Auguste Toulmouche (21 September 1829 – 16 October 1890) was a French painter known for his luxurious genre paintings of upper middle class Parisian women in domestic scenes.
Biography
Auguste Toulmouche was born in Nantes to Émile Toulmouche, a well-to-do broker, and Rose Sophie Mercier.[1] The composer Frédéric Toulmouche was his cousin.[1] He studied drawing and sculpture locally with the sculptor Amédée Ménard and painting with the portraitist Biron before moving to Paris in 1846 to study with the painter Charles Gleyre.[1][2] He was said to be one of Gleyre's favored students,[1] and he exhibited his first paintings at the Paris Salon in 1848 when he was just 19.[2] He exhibited again in 1849 and 1850, at which time he was specializing in portraits.[1]

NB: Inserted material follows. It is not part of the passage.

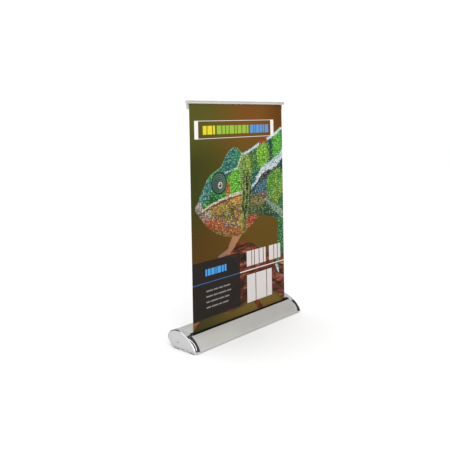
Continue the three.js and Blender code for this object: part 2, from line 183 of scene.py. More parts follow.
def solid_profile(name, loops, low, high, bevel, axis="x"):
    """A closed profile, with holes if it has several loops, run between two places."""
    curve = bpy.data.curves.new(name, "CURVE")
    curve.dimensions = "2D"
    curve.fill_mode = "BOTH"
    for loop in loops:
        spline = curve.splines.new("POLY")
        spline.points.add(len(loop) - 1)
        for point, (a, b) in zip(spline.points, loop):
            point.co = (a, b, 0, 1)
        spline.use_cyclic_u = True
    curve.extrude = (high - low) / 2 - bevel
    curve.bevel_depth = bevel
    curve.bevel_resolution = 2
    curve.offset = -bevel
    holder = bpy.data.objects.new(name, curve)
    mesh = bpy.data.meshes.new_from_object(holder)
    bpy.data.objects.remove(holder)
    middle = (low + high) / 2
    turn = Matrix(((0, 0, 1, middle), (1, 0, 0, 0), (0, 1, 0, 0), (0, 0, 0, 1)))
    mesh.transform(turn if axis == "x" else Matrix.Translation((0, 0, middle)))
    return mesh


def rounded(corners, steps=5):
    """A polygon of (a, b, radius) corners with arcs at its corners."""
    out = []
    for i, (a, b, radius) in enumerate(corners):
        here = Vector((a, b))
        before = (Vector(corners[i - 1][:2]) - here)
        after = (Vector(corners[(i + 1) % len(corners)][:2]) - here)
        if radius <= 0:
            out.append(tuple(here))
            continue
        half = before.angle(after) / 2
        back = min(radius / math.tan(half), before.length * 0.49, after.length * 0.49)
        start, end = here + before.normalized() * back, here + after.normalized() * back
        for k in range(steps + 1):
            t = k / steps
            out.append(tuple((1 - t) ** 2 * start + 2 * t * (1 - t) * here + t * t * end))
    return out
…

Toulmouche painted in an idealizing version of the dominant academic realist style, and his subjects were frequently Parisian women who belonged to the upper bourgeoisie.[2][3] His work was popular in both France and America, and the emperor Napoleon III bought one of his paintings, La fille (The Girl), for his future empress Eugénie in 1852,[3] with further purchases by the imperial family the following year confirming Toulmouche's status as a fashionable painter.[1] He was generally approved by critics, winning medals at the Paris Salon in 1852 and 1861, and he was made a Chevalier of the Legion of Honor in 1870.[2] During his heyday, his reputation was comparable to that of artists like Alfred Stevens and Carolus-Duran.[1] However, with their emphasis on sumptuous clothing and richly furnished domestic interiors, his paintings were also dismissed by some critics as "elegant trifles", and the writer Émile Zola referred somewhat dismissively to the "delicious dolls of Toulmouche".[2][4] With the rise of Impressionism in the 1870s, his popularity suffered a decline from which it never recovered.[1]
By his 1861 marriage to Marie Lecadre, daughter of Nantes lawyer Alphonse Henri Lecadre, Toulmouche became a cousin by marriage of the painter Claude Monet.[1] Toulmouche sent the young Monet to study with Gleyre.[1][5]
In 2023, his painting La Fiancée hésitante (The Reluctant Bride), not among his best-known works in its time, became a widely spread illustration for women's anger on TikTok.[7]